Mons. Luis Augusto Castro Q., Archbishop of Tunja in Colombia, underlined, among other things, the need for the prophet to combat idolatry, both against the rivals of God that make take different forms: power, uncontrolled capitalism, idolatry of race, etc., and also against the temptation to manipulate God, a god made in our own image and likeness. Comboni Mons. Vittorino Girardi, Bishop Emeritus of Tilaran-Liberia in Costa Rica, spoke of the ‘ad gentes’ mission within and beyond America. His was a purely missionary intervention, underlining the need for the continental church to open itself up to the ad gentes mission since, in the words of Pope Francis, “evangelising activity is the paradigm of every work of the Church. Its missionary nature is the paradigm of every work of the Church”. Mons. Girardi added that “in the American continent, we have ample room for mission” and, by way of provocation, he further added that “an American-Indian Church, a Church of the indigenous peoples, has yet to be born”.

A prophetic mission

In the CAM 5 conclusions we find “We are aware of the great, rapid and profound changes that are shaking culture and society in the postmodern era […] Among these challenges, our Church is especially concerned with the following phenomena in our continent: the crisis of the family with all its problems, contempt and violence against life and human dignity, the violation of human rights, the economic dominion of the few which creates unemployment and poverty, the panorama of injustice and the lack of solidarity that neglects the human person in this age of secularism, the need to take care of Mother Earth, the worrying situation of inequality and violence to which women are subjected, the indigenous population, the darker aspects of the Church itself, stricken especially by sex-abuse scandals, the decline in priestly vocations, weak and relativist modernity with its inherent negativity and immorality”.
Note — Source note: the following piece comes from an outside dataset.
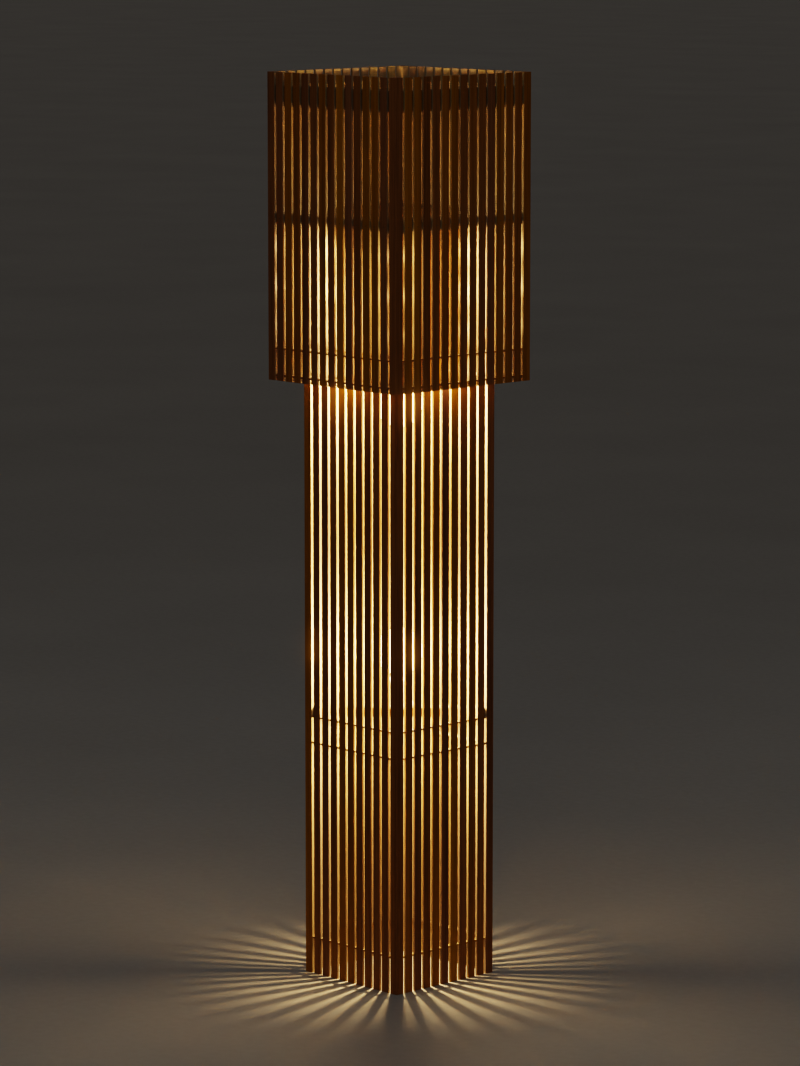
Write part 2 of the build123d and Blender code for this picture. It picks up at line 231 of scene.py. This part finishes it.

The document also contains some proposals such as: encouraging the communion of goods in the Church and with the poor; work for a missionary Church that is more ministerial and lay. “On this is based the emblematic proposal for the creation of a recognised ministry, lay or female, through which the extraordinary service of women to evangelisation as a living reality”; finally, to promote awareness of the prophetic and liberating mission in all social environments. “We therefore support the creation of the American Ecclesiastical Observatory for Human Rights for the purpose of making prophetic reports on situations of exclusion, marginalisation, oppression, injustice, corruption and the abuse of human, social, political and economic rights in all countries of America”.

It was a feast of colours, music, joy and, especially, informal encounters.  However, the various reflection groups emphasised more than once the Congress lacked the sharing of many missionary experiences in which Latin America is so rich. During the conferences, those who intervened were, (but for one priest,) all bishops. It would have been interesting to hear the voices of the laity in order to reflect an image of a Synodic Church in which all walk together, where all listen and all speak. The next Missionary Congress will be held in Puerto Rico in 2023. (C.C.)